Honestly, it just requires a certain familiarity with the general concepts. Once it's internalized you'll often be thinking in terms of the abstractions themselves. E.g. "If I can make my <domain-object-X> into a <Monoid/whatever>, I can apply <all-these-laws>!" type thing. For a concrete example, I've been doing this in an (unreleased) game to just regularize all the special cases of "effects" (poison, slowness, etc.) affecting the player. Bundling it all up into an Effect data type and defining a Monoid for it means that I don't have to care at all when or how they get applied, whether they have a timer, etc.

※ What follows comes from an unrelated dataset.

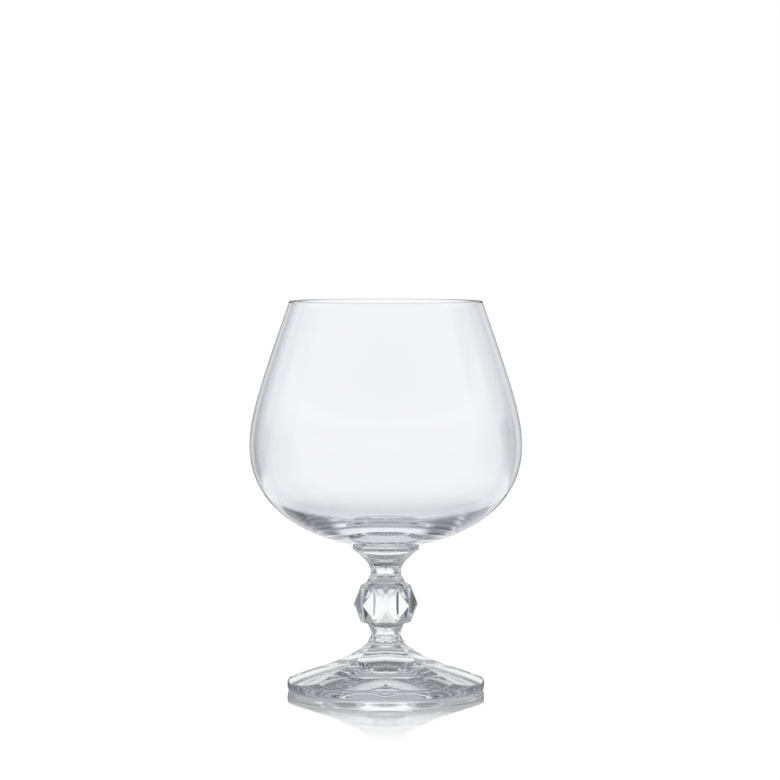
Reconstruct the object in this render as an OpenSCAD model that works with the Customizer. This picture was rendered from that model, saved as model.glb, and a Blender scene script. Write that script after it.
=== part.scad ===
// Brandy snifter of clear glass: a thin blown bowl, welded to a pressed stem with eight sides,
// which is welded to a pressed foot. Millimetres, +Z up. The origin is the middle of the foot,
// in the plane that the glass stands on.

/* [Bowl] */
// Width of the mouth, outside the lip
mouth_w = 59.6; // [50:0.2:70]
// Width of the belly, the widest place of the bowl
belly_w = 83.7; // [74:0.1:100]
// Height of the bowl, from its weld to the lip
bowl_h = 75; // [62:0.5:95]
// Height of the belly above the weld
belly_h = 30.5; // [22:0.1:38]
// Lean of the wall under the lip, in degrees from upright
lip_lean = 19; // [8:1:25]
// Thickness of the wall at the lip
lip_wall = 1.3; // [0.9:0.1:2.4]
// Thickness of the wall at the belly
belly_wall = 1.4; // [1:0.1:3]
// Thickness of the glass in the middle of the base
base_wall = 4; // [3:0.5:9]
// Width of the flat disc under the base that is welded to the collar
bowl_weld_w = 18; // [12:0.5:18.5]

/* [Stem] */
// Width of the collar under the bowl, corner to corner
collar_w = 20.4; // [20:0.2:26]
// Height of the collar's upright edge
collar_edge_h = 1.5; // [0.8:0.1:3]
// Height of the bevel under the collar's edge
collar_bevel_h = 1.1; // [0.5:0.1:2.5]
// How far that bevel comes in at each corner
collar_bevel_in = 1.6; // [0.8:0.1:3]
// Height of the flare between the upper neck and the collar
collar_flare_h = 6.5; // [4:0.1:10]
// Width of the upper neck at its narrowest, corner to corner
upper_neck_w = 9.1; // [7:0.1:11]
// Height of the upper neck, from the knop's shoulder to the narrowest place
upper_neck_h = 2.45; // [1.5:0.05:5]
// Width of the upper shoulder where it leaves the neck, corner to corner
upper_shoulder_w = 11.9; // [11:0.1:14]
// Height of the upper shoulder's long triangular facets
upper_shoulder_h = 1.35; // [0.8:0.05:3]
// Width of the knop at its eight points, point to point
knop_w = 19.8; // [18:0.1:26]
// Width of the knop at the corners above and below those points
knop_corner_w = 16.6; // [15:0.1:18]
// Height of the knop between its upper and lower corners
knop_h = 10.65; // [8:0.05:16]
// Height of the lower shoulder
lower_shoulder_h = 0.95; // [0.5:0.05:2]
// Width of the lower shoulder where it meets the neck, corner to corner
lower_shoulder_w = 11; // [10:0.1:13]
// Width of the lower neck at its narrowest, corner to corner
lower_neck_w = 9.1; // [7:0.1:10]
// Height of the lower neck, from its narrowest place to the shoulder
lower_neck_h = 3.1; // [2:0.1:6]
// Height of the flare between the foot and the lower neck
foot_flare_h = 3.1; // [2:0.1:6]

/* [Foot] */
// Width of the foot, across its round rim
foot_w = 60.7; // [54:0.1:76]
// Height of the foot, from the table to its weld with the stem
foot_h = 14.3; // [11:0.1:20]
// Width of that weld, corner to corner
foot_weld_w = 12.2; // [11:0.1:16]
// Height of the rim's edge where a facet comes down lowest
rim_edge_h = 2.85; // [2.5:0.05:4.5]
// Height of the rim's widest place
rim_belly_h = 2.4; // [1.5:0.1:2.8]
// Radius of the round from there up into the facets
rim_round = 2.3; // [2:0.1:4]
// How far the rim's underside comes in below its widest place
rim_under_in = 0.65; // [0.3:0.05:1.5]
// Width of the flat ring that the glass stands on, from its inner to its outer edge
stand_ring_w = 1.4; // [1:0.1:6]
// Depth of the hollow under the foot
hollow_h = 5.5; // [2:0.1:6.5]

/* [Hidden] */
$fn = 192;

// Every facet is one of eight
sides = 8;
side_turn = 360 / sides;

// Handles of the bowl's curves, as shares of the width or height that each curve spans.
// A curve that leaves upright or level has one share, and the base's outside also has its rise.
outside_base_shares = [0.23, 0.155];
outside_belly_share = 0.758;
outside_wall_share = 0.229;
outside_lip_share = 0.51;
inside_floor_share = 0.66;
inside_belly_share = 0.7;

// Handles of the flares, as shares of their widths and heights, [across, up].
collar_flare_shares = [0.68, 0.36];
collar_waist_share = 0.5;
shoulder_waist_share = 0.06;
shoulder_flare_shares = [0.75, 0.52];
under_waist_share = 0.5;
under_flare_shares = [0.05, 0.22];
foot_waist_share = 0.12;
foot_flare_shares = [0.4, 0.157];
foot_top_shares = [0.305, 0.56];
foot_rim_shares = [0.42, 0.445];

// Steps along each curve
bowl_steps = 24;
lip_steps = 8;
flare_steps = 7;
foot_steps = 14;
rim_steps = 6;
rim_round_turn = 60;

// Radii and heights that follow from the sizes above
mouth_r = mouth_w / 2;
belly_r = belly_w / 2;
bowl_weld_r = bowl_weld_w / 2;
lip_r = lip_wall / 2;
collar_r = collar_w / 2;
foot_r = foot_w / 2;
foot_weld_r = foot_weld_w / 2;
stand_r = foot_r - rim_under_in;
hollow_r = stand_r - stand_ring_w;
lower_neck_z = foot_h + foot_flare_h;
lower_shoulder_z = lower_neck_z + lower_neck_h;
knop_z = lower_shoulder_z + lower_shoulder_h;
knop_top_z = knop_z + knop_h;
upper_shoulder_z = knop_top_z + upper_shoulder_h;
upper_neck_z = upper_shoulder_z + upper_neck_h;
collar_bevel_z = upper_neck_z + collar_flare_h;
collar_edge_z = collar_bevel_z + collar_bevel_h;
bowl_z = collar_edge_z + collar_edge_h;

// A smooth curve from a to d, whose handles end at b and c
function curve(a, b, c, d, steps) = [
  for (i = [0:steps]) let (t = i / steps, u = 1 - t)
    u * u * u * a + 3 * u * u * t * b + 3 * u * t * t * c + t * t * t * d
];

function without_first(list) = [for (i = [1:len(list) - 1]) list[i]];

function reversed(list) = [for (i = [len(list) - 1:-1:0]) list[i]];

// The eight corners of a ring. A turned ring has them above the middles of a plain one's sides.
function ring(corner_r, z, turned = false) = [
  for (k = [0:sides - 1]) let (a = (k + (turned ? 1 / 2 : 0)) * side_turn)
    [corner_r * cos(a), corner_r * sin(a), z]
];

function next(k) = (k + 1) % sides;

// The bowl's outline from its weld up the outside, in [radius, height above the weld]
outside = let (
  base_in = outside_base_shares[0] * (belly_r - bowl_weld_r),
  wall_h = bowl_h - lip_r - belly_h,
  lip_handle = outside_lip_share * wall_h
) concat(
  curve(
    [bowl_weld_r, 0],
    [bowl_weld_r + base_in, outside_base_shares[1] * base_in],
    [belly_r, belly_h * (1 - outside_belly_share)],
    [belly_r, belly_h],
    bowl_steps
  ),
  without_first(curve(
    [belly_r, belly_h],
    [belly_r, belly_h + outside_wall_share * wall_h],
    [mouth_r + lip_handle * sin(lip_lean), belly_h + wall_h - lip_handle * cos(lip_lean)],
    [mouth_r, belly_h + wall_h],
    bowl_steps
  ))
);

// The half round of the lip, from the outside over to the inside
lip = [
  for (i = [1:lip_steps - 1]) let (a = i / lip_steps * 180)
    [mouth_r - lip_r + lip_r * cos(a), bowl_h - lip_r + lip_r * sin(a)]
];

// The outline of the inside, from the middle of the floor up to the lip
inside = let (
  inner_r = belly_r - belly_wall,
  inner_mouth_r = mouth_r - lip_wall,
  wall_h = bowl_h - lip_r - belly_h,
  lip_handle = outside_lip_share * wall_h
) concat(
  curve(
    [0, base_wall],
    [inside_floor_share * inner_r, base_wall],
    [inner_r, belly_h - inside_belly_share * (belly_h - base_wall)],
    [inner_r, belly_h],
    bowl_steps
  ),
  without_first(curve(
    [inner_r, belly_h],
    [inner_r, belly_h + outside_wall_share * wall_h],
    [inner_mouth_r + lip_handle * sin(lip_lean), belly_h + wall_h - lip_handle * cos(lip_lean)],
    [inner_mouth_r, belly_h + wall_h],
    bowl_steps
  ))
);

// The flare from the foot's weld up to the lower neck, in [corner radius, height]
foot_flare = let (neck_r = lower_neck_w / 2, out = foot_weld_r - neck_r) curve(
  [foot_weld_r, foot_h],
  [foot_weld_r - foot_flare_shares[0] * out, foot_h + foot_flare_shares[1] * foot_flare_h],
  [neck_r, lower_neck_z - foot_waist_share * foot_flare_h],
  [neck_r, lower_neck_z],
  flare_steps
);

// From the lower neck up to the knop's lower shoulder
under_flare = let (neck_r = lower_neck_w / 2, out = lower_shoulder_w / 2 - neck_r) curve(
  [neck_r, lower_neck_z],
  [neck_r, lower_neck_z + under_waist_share * lower_neck_h],
  [neck_r + (1 - under_flare_shares[0]) * out, lower_shoulder_z - under_flare_shares[1] * lower_neck_h],
  [neck_r + out, lower_shoulder_z],
  flare_steps
);

// From the knop's upper shoulder up to the upper neck
shoulder_flare = let (neck_r = upper_neck_w / 2, out = upper_shoulder_w / 2 - neck_r) curve(
  [neck_r + out, upper_shoulder_z],
  [neck_r + (1 - shoulder_flare_shares[0]) * out, upper_shoulder_z + shoulder_flare_shares[1] * upper_neck_h],
  [neck_r, upper_neck_z - shoulder_waist_share * upper_neck_h],
  [neck_r, upper_neck_z],
  flare_steps
);

// From the upper neck up to the collar's bevel
collar_flare = let (neck_r = upper_neck_w / 2, out = collar_r - collar_bevel_in - neck_r) curve(
  [neck_r, upper_neck_z],
  [neck_r, upper_neck_z + collar_waist_share * collar_flare_h],
  [neck_r + (1 - collar_flare_shares[0]) * out, collar_bevel_z - collar_flare_shares[1] * collar_flare_h],
  [neck_r + out, collar_bevel_z],
  flare_steps
);

// The foot's facets run on past the rim, to the corners of an octagon whose sides touch the rim
foot_slope = let (
  out_r = foot_r / cos(side_turn / 2),
  out = out_r - foot_weld_r,
  drop = foot_h - rim_edge_h
) curve(
  [out_r, rim_edge_h],
  [out_r - foot_rim_shares[0] * out, rim_edge_h + foot_rim_shares[1] * drop],
  [foot_weld_r + foot_top_shares[0] * out, foot_h - foot_top_shares[1] * drop],
  [foot_weld_r, foot_h],
  foot_steps
);

// The round body of the foot: the standing ring, the rim and a cone that clears the facets
rim_outline = let (
  top_r = foot_r - rim_round * (1 - cos(rim_round_turn)),
  top_z = rim_belly_h + rim_round * sin(rim_round_turn)
) concat(
  [[0, 0]],
  [
    for (i = [0:rim_steps]) let (a = i / rim_steps * 90)
      [stand_r + rim_under_in * sin(a), rim_belly_h * (1 - cos(a))]
  ],
  [
    for (i = [1:rim_steps]) let (a = i / rim_steps * rim_round_turn)
      [foot_r - rim_round * (1 - cos(a)), rim_belly_h + rim_round * sin(a)]
  ],
  [
    [top_r - (foot_h - top_z) / tan(rim_round_turn) / 2, foot_h],
    [0, foot_h]
  ]
);

// An eight-sided column through a list of [corner radius, height], from the bottom up
module column(stations) {
  last = len(stations) - 1;
  polyhedron(
    points = [for (s = stations) each ring(s[0], s[1])],
    faces = concat(
      [[for (k = [0:sides - 1]) k]],
      [
        for (i = [0:last - 1]) for (k = [0:sides - 1])
          [i * sides + next(k), i * sides + k, (i + 1) * sides + k, (i + 1) * sides + next(k)]
      ],
      [[for (k = [sides - 1:-1:0]) last * sides + k]]
    )
  );
}

// The knop: a prism of eight sides, each raised to a four-sided point, between two bands of
// triangles that bring it back to the necks
module knop() {
  corner_r = knop_corner_w / 2;
  low = sides;
  high = 2 * sides;
  top = 3 * sides;
  point = 4 * sides;
  each_side = [0:sides - 1];
  polyhedron(
    points = concat(
      ring(lower_shoulder_w / 2, lower_shoulder_z),
      ring(corner_r, knop_z, turned = true),
      ring(corner_r, knop_top_z, turned = true),
      ring(upper_shoulder_w / 2, upper_shoulder_z),
      ring(knop_w / 2, knop_z + knop_h / 2)
    ),
    faces = concat(
      [[for (k = each_side) k]],
      [for (k = each_side) [next(k), k, low + k]],
      [for (k = each_side) [next(k), low + k, low + next(k)]],
      [for (k = each_side) [low + next(k), low + k, point + next(k)]],
      [for (k = each_side) [low + k, high + k, point + next(k)]],
      [for (k = each_side) [high + k, high + next(k), point + next(k)]],
      [for (k = each_side) [high + next(k), low + next(k), point + next(k)]],
      [for (k = each_side) [high + k, top + next(k), high + next(k)]],
      [for (k = each_side) [high + k, top + k, top + next(k)]],
      [[for (k = [sides - 1:-1:0]) top + k]]
    )
  );
}

module bowl() {
  color([0.9, 0.92, 0.96, 0.35])
    translate([0, 0, bowl_z])
      rotate_extrude()
        polygon(concat([[0, 0]], outside, lip, reversed(inside)));
}

module stem() {
  color([0.8, 0.83, 0.88, 0.6]) {
    column(concat(foot_flare, without_first(under_flare)));
    knop();
    column(concat(
      shoulder_flare,
      without_first(collar_flare),
      [[collar_r, collar_edge_z], [collar_r, bowl_z]]
    ));
  }
}

module foot() {
  hollow_ball_r = (hollow_r * hollow_r + hollow_h * hollow_h) / (2 * hollow_h);
  color([0.84, 0.87, 0.91, 0.6])
    difference() {
      intersection() {
        rotate_extrude() polygon(rim_outline);
        column(concat([[foot_r / cos(side_turn / 2), 0]], foot_slope));
      }
      translate([0, 0, hollow_h - hollow_ball_r])
        sphere(r = hollow_ball_r);
    }
}

bowl();
stem();
foot();
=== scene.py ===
# Brandy snifter: a thin blown bowl, welded to a pressed stem of eight sides and a pressed foot.
# All three are clear glass, seen against a white background as in the photograph.
import math

import bmesh
import bpy
import numpy as np
from mathutils import Matrix, Vector
from mathutils.geometry import interpolate_bezier


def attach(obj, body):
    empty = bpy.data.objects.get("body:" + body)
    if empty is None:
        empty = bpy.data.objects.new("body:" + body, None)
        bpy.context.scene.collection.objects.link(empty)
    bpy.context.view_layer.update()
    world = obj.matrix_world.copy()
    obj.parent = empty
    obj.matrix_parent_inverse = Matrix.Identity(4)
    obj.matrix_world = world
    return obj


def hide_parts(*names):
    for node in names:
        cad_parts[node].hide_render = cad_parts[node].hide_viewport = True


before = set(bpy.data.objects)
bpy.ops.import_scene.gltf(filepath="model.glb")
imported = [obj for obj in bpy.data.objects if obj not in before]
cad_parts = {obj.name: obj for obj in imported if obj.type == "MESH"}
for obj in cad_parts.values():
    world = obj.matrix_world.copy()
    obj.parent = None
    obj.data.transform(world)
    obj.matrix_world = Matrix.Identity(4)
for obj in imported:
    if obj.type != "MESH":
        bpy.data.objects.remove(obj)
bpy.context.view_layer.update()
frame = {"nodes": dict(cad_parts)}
mm = 0.001
touching = 0.000001  # metres, what lies closer together than this is in one place
sideCount = 8  # of the stem and the foot
halfSide = math.pi / sideCount
print("frame loaded:", ", ".join(frame["nodes"]))


# Camera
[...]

> and that nothing is added by category theory itself

In some sense you're right. CT is really just a systematic way of describing patterns. Theoretically we could just prove loads of special cases and never have to resort to CT to prove anything... but it sure helps when you can just invoke the Yoneda Lemma for some special case that you're working with rather than going through the whole process of re-proving the Yoneda Lemma for the umteenth time.

(Btw, this isn't specific to CT. It's just that math-level specification/proof basically always tends towards generalization... for really good reasons.)

EDIT: I should say that I'm not yet close to the level where I can say that a "Monad is just a monoid in the category of endofunctors". I'm still just a muggle in this whole CT thing and yet it's even helping me!